— start of Source data —
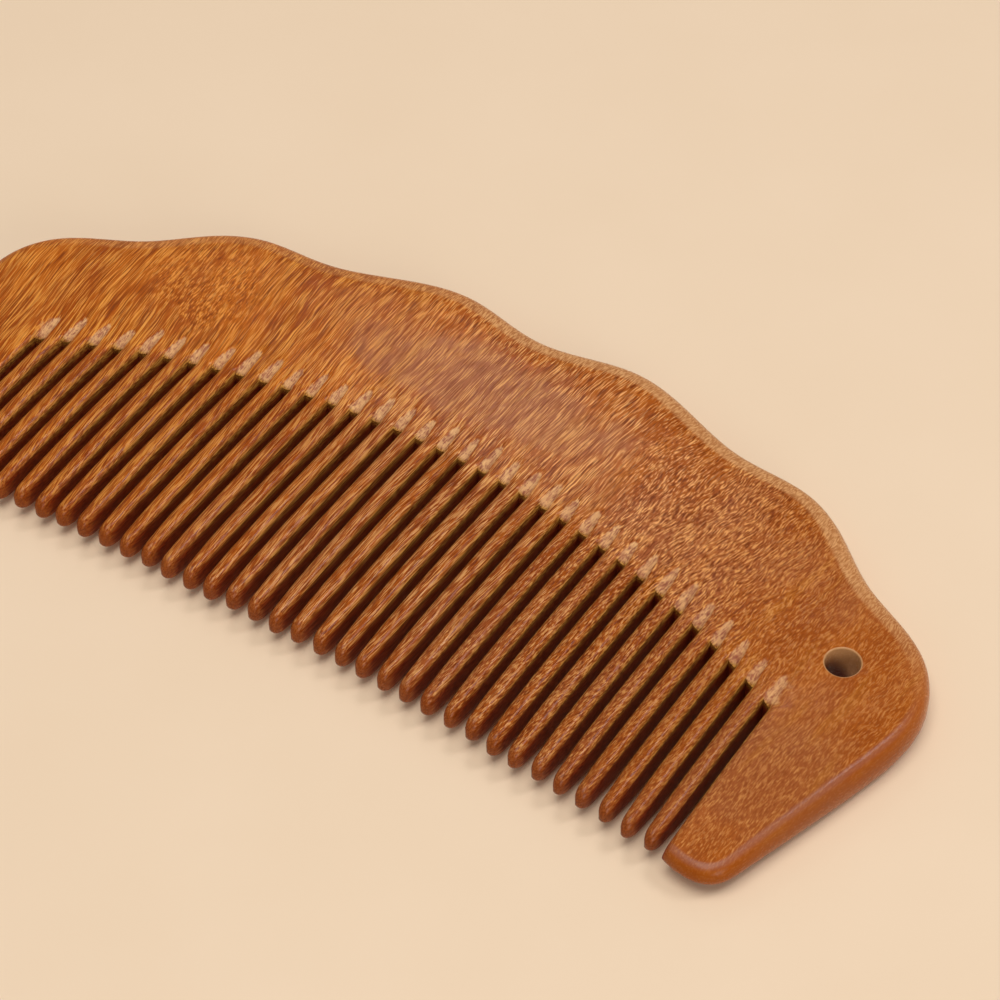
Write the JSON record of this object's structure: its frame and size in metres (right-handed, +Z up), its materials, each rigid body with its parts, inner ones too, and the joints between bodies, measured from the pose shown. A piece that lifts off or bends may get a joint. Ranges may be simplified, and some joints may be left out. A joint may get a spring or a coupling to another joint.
{
  "type": "comb",
  "caption": "Flat wooden hair comb with a wavy back, straight narrow teeth between two wide end guards, and a hanging hole at one end.",
  "frame": {"origin": "centre of the bounding box, on the surface that the comb lies on", "axes": "+X along the back towards the end with the hanging hole, +Y from the tooth tips to the back, +Z up through the thickness"},
  "size_m": [0.1306, 0.0586, 0.0054],
  "materials": {
    "comb_wood": "hand-sanded, oiled and polished to a satin sheen"
  },
  "bodies": {
    "root": {"back": "comb_wood", "left_end_guard": "comb_wood", "right_end_guard": "comb_wood", "tooth_01": "comb_wood", "tooth_02": "comb_wood", "tooth_03": "comb_wood", "tooth_04": "comb_wood", "tooth_05": "comb_wood", "tooth_06": "comb_wood", "tooth_07": "comb_wood", "tooth_08": "comb_wood", "tooth_09": "comb_wood", "tooth_10": "comb_wood", "tooth_11": "comb_wood", "tooth_12": "comb_wood", "tooth_13": "comb_wood", "tooth_14": "comb_wood", "tooth_15": "comb_wood", "tooth_16": "comb_wood", "tooth_17": "comb_wood", "tooth_18": "comb_wood", "tooth_19": "comb_wood", "tooth_20": "comb_wood", "tooth_21": "comb_wood", "tooth_22": "comb_wood", "tooth_23": "comb_wood", "tooth_24": "comb_wood", "tooth_25": "comb_wood", "tooth_26": "comb_wood", "tooth_27": "comb_wood", "tooth_28": "comb_wood", "tooth_29": "comb_wood", "tooth_30": "comb_wood", "tooth_31": "comb_wood", "tooth_32": "comb_wood", "tooth_33": "comb_wood", "tooth_34": "comb_wood"}
  },
  "joints": []
}
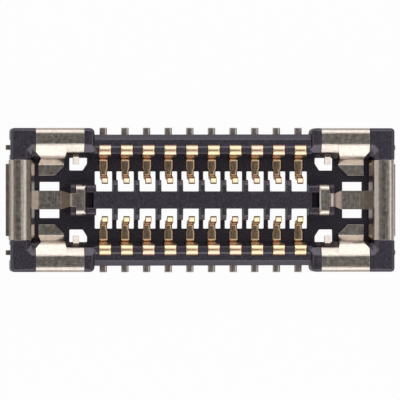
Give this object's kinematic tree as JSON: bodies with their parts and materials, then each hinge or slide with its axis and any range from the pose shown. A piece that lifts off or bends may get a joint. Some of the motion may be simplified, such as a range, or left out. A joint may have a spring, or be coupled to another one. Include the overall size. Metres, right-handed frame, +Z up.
{
  "type": "board to flexible circuit connector",
  "caption": "Low-profile receptacle that solders to a flexible circuit and takes a mating plug from above: black moulded housing, gold spring contacts, stamped metal nails.",
  "frame": {"origin": "middle of the connector on the solder plane, the plane of the tails' and feet's undersides", "axes": "+X along the contact rows, +Y across them towards row a, +Z up towards the mating plug"},
  "size_m": [0.0064, 0.0024, 0.0006],
  "materials": {
    "moulded_housing": "black glass-filled liquid crystal polymer, as moulded",
    "plated_nail": "stamped sheet with a bright nickel plate",
    "gold_contact": "copper alloy spring strip, gold plated over nickel"
  },
  "bodies": {
    "root": {"housing": "moulded_housing", "end_nail_left": "plated_nail", "end_nail_right": "plated_nail", "corner_nail_left_a": "plated_nail", "corner_nail_left_b": "plated_nail", "corner_nail_right_a": "plated_nail", "corner_nail_right_b": "plated_nail", "contact_a01": "gold_contact", "contact_a02": "gold_contact", "contact_a03": "gold_contact", "contact_a04": "gold_contact", "contact_a05": "gold_contact", "contact_a06": "gold_contact", "contact_a07": "gold_contact", "contact_a08": "gold_contact", "contact_a09": "gold_contact", "contact_a10": "gold_contact", "contact_b01": "gold_contact", "contact_b02": "gold_contact", "contact_b03": "gold_contact", "contact_b04": "gold_contact", "contact_b05": "gold_contact", "contact_b06": "gold_contact", "contact_b07": "gold_contact", "contact_b08": "gold_contact", "contact_b09": "gold_contact", "contact_b10": "gold_contact"}
  },
  "joints": []
}
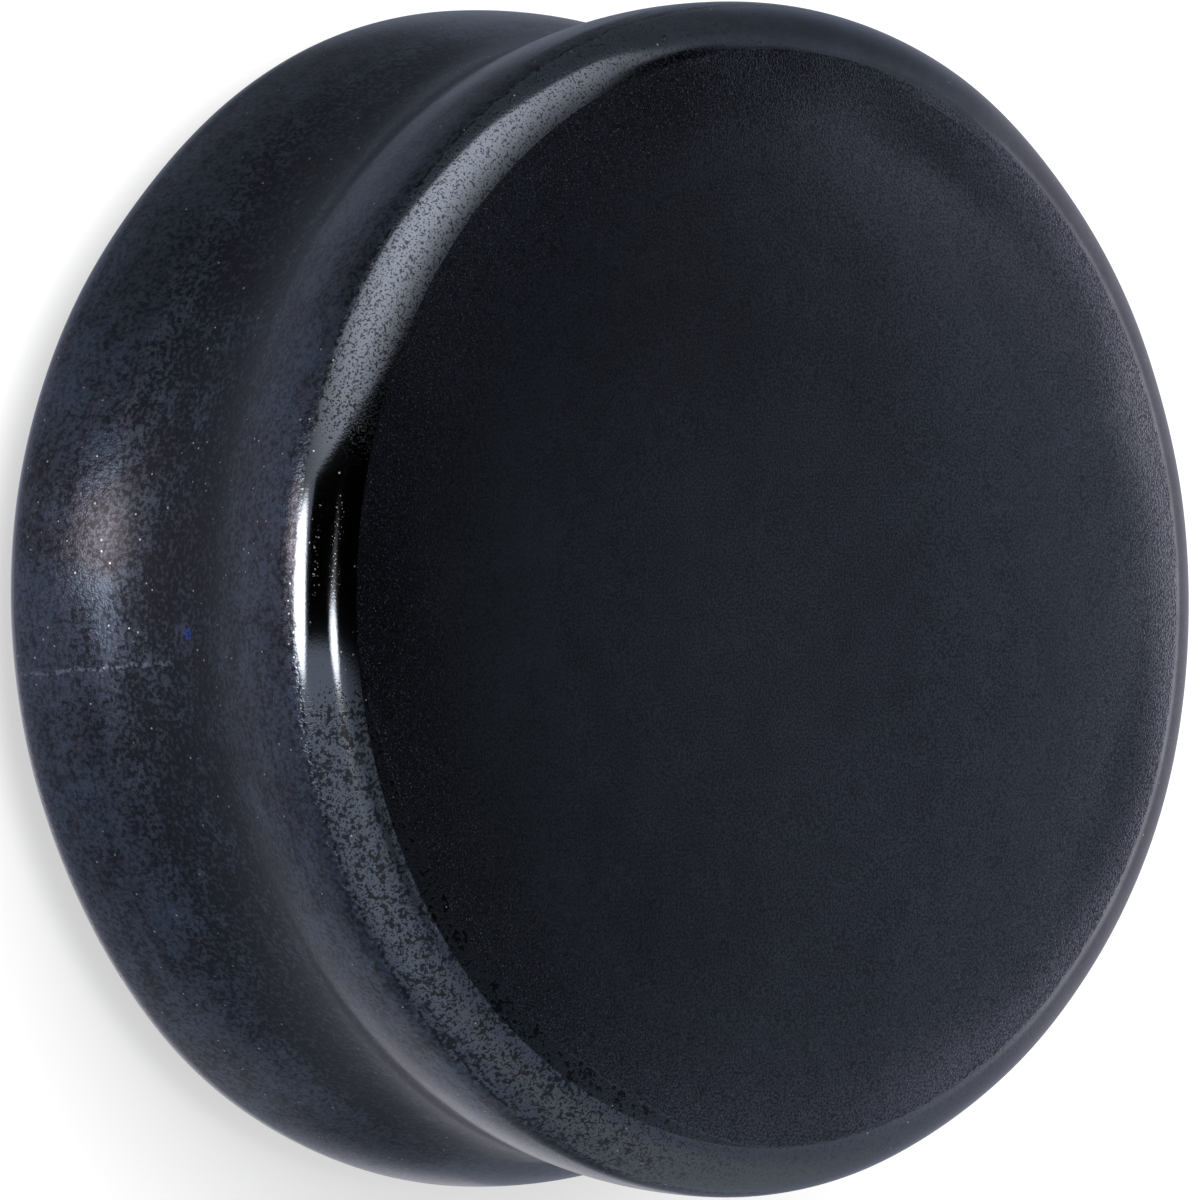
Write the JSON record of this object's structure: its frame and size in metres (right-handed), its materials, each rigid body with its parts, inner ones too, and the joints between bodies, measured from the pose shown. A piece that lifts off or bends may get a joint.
— end of Source data —
_Problem to work on_. Return each line of the data exactly as written above.

_Result of this exercise_.
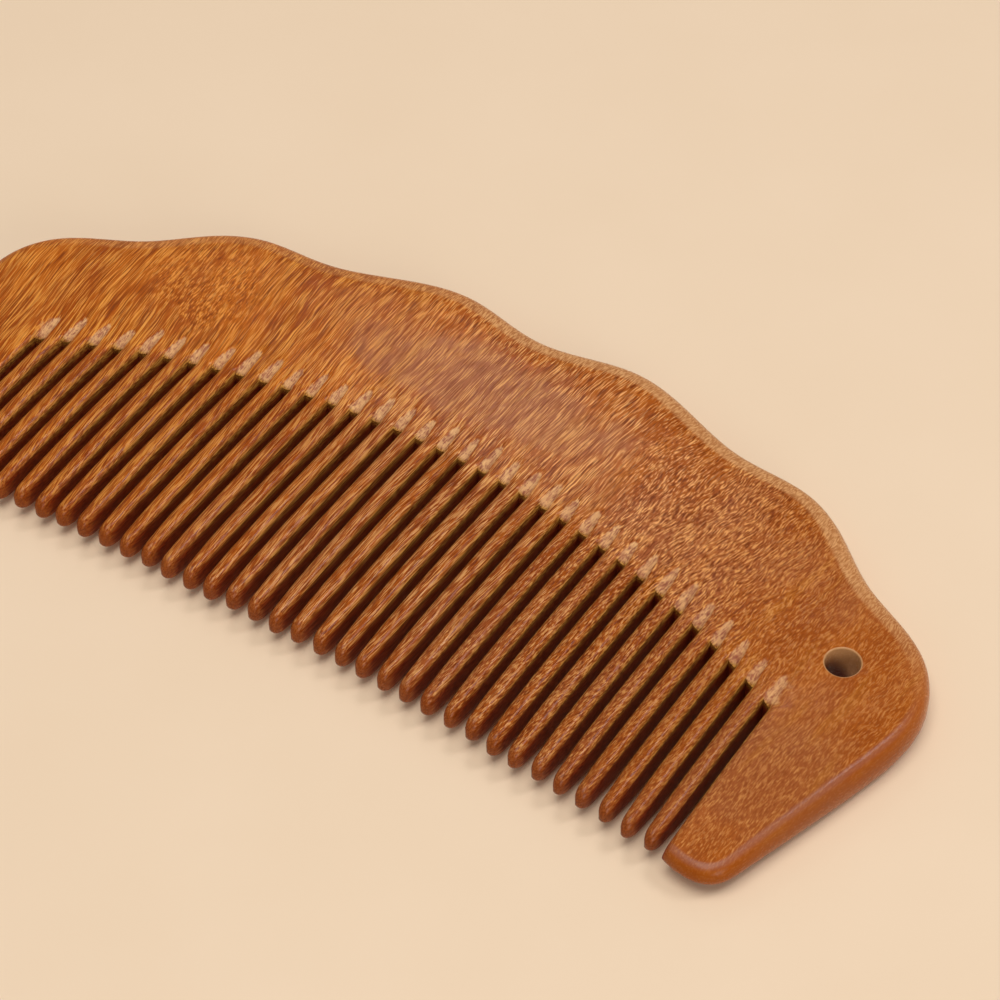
Write the JSON record of this object's structure: its frame and size in metres (right-handed, +Z up), its materials, each rigid body with its parts, inner ones too, and the joints between bodies, measured from the pose shown. A piece that lifts off or bends may get a joint. Ranges may be simplified, and some joints may be left out. A joint may get a spring or a coupling to another joint.
{
  "type": "comb",
  "caption": "Flat wooden hair comb with a wavy back, straight narrow teeth between two wide end guards, and a hanging hole at one end.",
  "frame": {"origin": "centre of the bounding box, on the surface that the comb lies on", "axes": "+X along the back towards the end with the hanging hole, +Y from the tooth tips to the back, +Z up through the thickness"},
  "size_m": [0.1306, 0.0586, 0.0054],
  "materials": {
    "comb_wood": "hand-sanded, oiled and polished to a satin sheen"
  },
  "bodies": {
    "root": {"back": "comb_wood", "left_end_guard": "comb_wood", "right_end_guard": "comb_wood", "tooth_01": "comb_wood", "tooth_02": "comb_wood", "tooth_03": "comb_wood", "tooth_04": "comb_wood", "tooth_05": "comb_wood", "tooth_06": "comb_wood", "tooth_07": "comb_wood", "tooth_08": "comb_wood", "tooth_09": "comb_wood", "tooth_10": "comb_wood", "tooth_11": "comb_wood", "tooth_12": "comb_wood", "tooth_13": "comb_wood", "tooth_14": "comb_wood", "tooth_15": "comb_wood", "tooth_16": "comb_wood", "tooth_17": "comb_wood", "tooth_18": "comb_wood", "tooth_19": "comb_wood", "tooth_20": "comb_wood", "tooth_21": "comb_wood", "tooth_22": "comb_wood", "tooth_23": "comb_wood", "tooth_24": "comb_wood", "tooth_25": "comb_wood", "tooth_26": "comb_wood", "tooth_27": "comb_wood", "tooth_28": "comb_wood", "tooth_29": "comb_wood", "tooth_30": "comb_wood", "tooth_31": "comb_wood", "tooth_32": "comb_wood", "tooth_33": "comb_wood", "tooth_34": "comb_wood"}
  },
  "joints": []
}
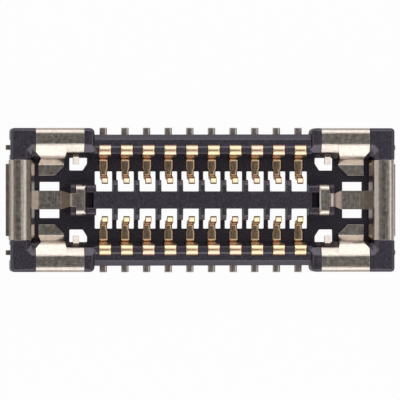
Give this object's kinematic tree as JSON: bodies with their parts and materials, then each hinge or slide with its axis and any range from the pose shown. A piece that lifts off or bends may get a joint. Some of the motion may be simplified, such as a range, or left out. A joint may have a spring, or be coupled to another one. Include the overall size. Metres, right-handed frame, +Z up.
{
  "type": "board to flexible circuit connector",
  "caption": "Low-profile receptacle that solders to a flexible circuit and takes a mating plug from above: black moulded housing, gold spring contacts, stamped metal nails.",
  "frame": {"origin": "middle of the connector on the solder plane, the plane of the tails' and feet's undersides", "axes": "+X along the contact rows, +Y across them towards row a, +Z up towards the mating plug"},
  "size_m": [0.0064, 0.0024, 0.0006],
  "materials": {
    "moulded_housing": "black glass-filled liquid crystal polymer, as moulded",
    "plated_nail": "stamped sheet with a bright nickel plate",
    "gold_contact": "copper alloy spring strip, gold plated over nickel"
  },
  "bodies": {
    "root": {"housing": "moulded_housing", "end_nail_left": "plated_nail", "end_nail_right": "plated_nail", "corner_nail_left_a": "plated_nail", "corner_nail_left_b": "plated_nail", "corner_nail_right_a": "plated_nail", "corner_nail_right_b": "plated_nail", "contact_a01": "gold_contact", "contact_a02": "gold_contact", "contact_a03": "gold_contact", "contact_a04": "gold_contact", "contact_a05": "gold_contact", "contact_a06": "gold_contact", "contact_a07": "gold_contact", "contact_a08": "gold_contact", "contact_a09": "gold_contact", "contact_a10": "gold_contact", "contact_b01": "gold_contact", "contact_b02": "gold_contact", "contact_b03": "gold_contact", "contact_b04": "gold_contact", "contact_b05": "gold_contact", "contact_b06": "gold_contact", "contact_b07": "gold_contact", "contact_b08": "gold_contact", "contact_b09": "gold_contact", "contact_b10": "gold_contact"}
  },
  "joints": []
}
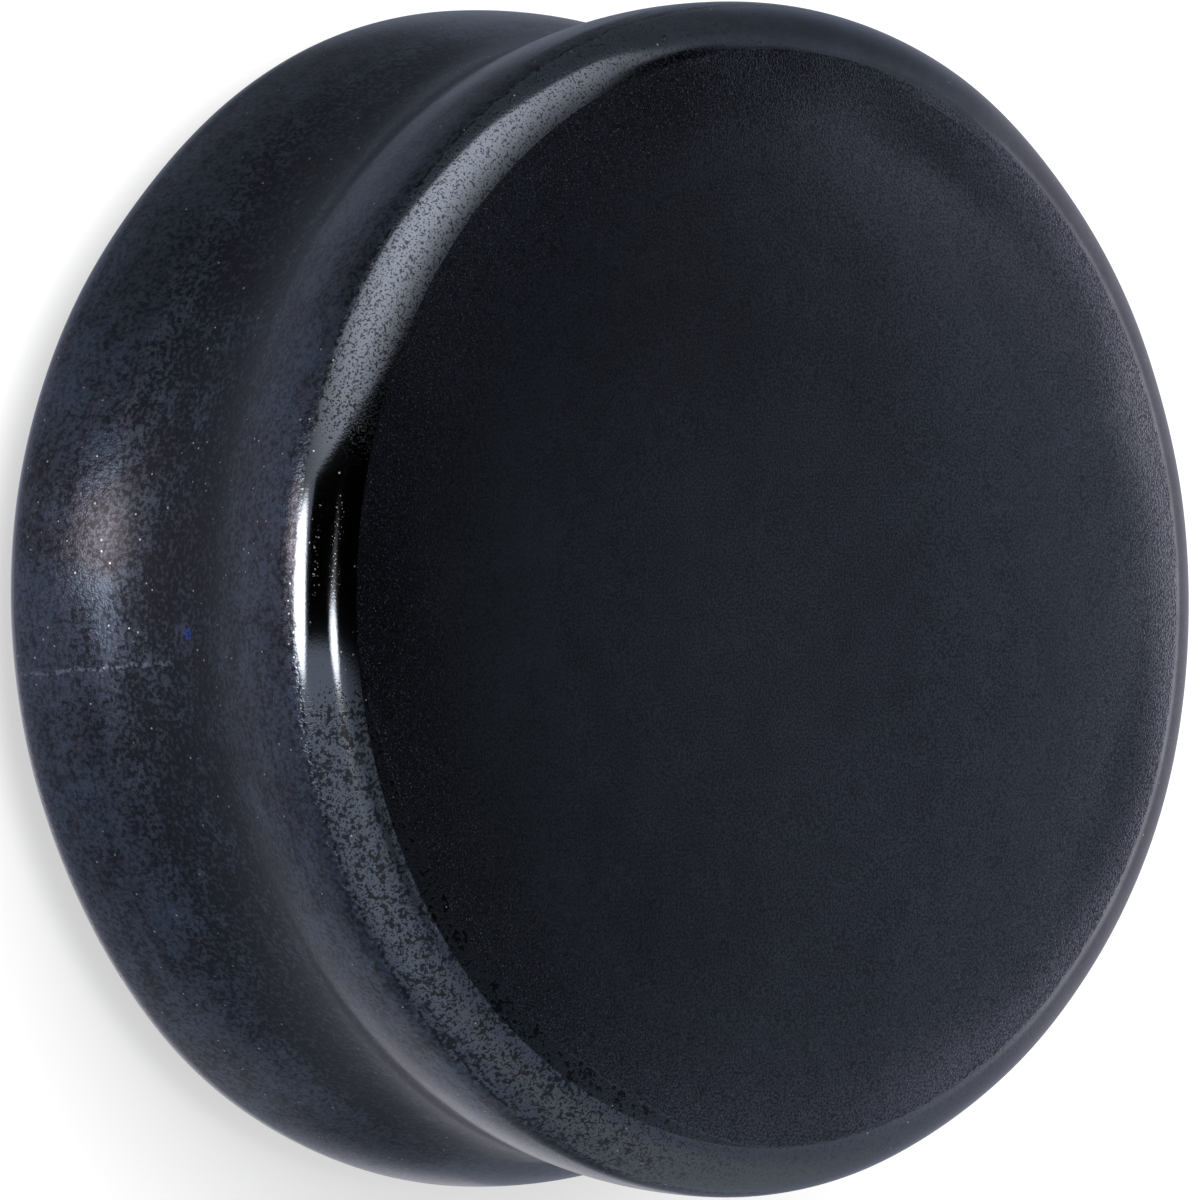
Write the JSON record of this object's structure: its frame and size in metres (right-handed), its materials, each rigid body with its parts, inner ones too, and the joints between bodies, measured from the pose shown. A piece that lifts off or bends may get a joint.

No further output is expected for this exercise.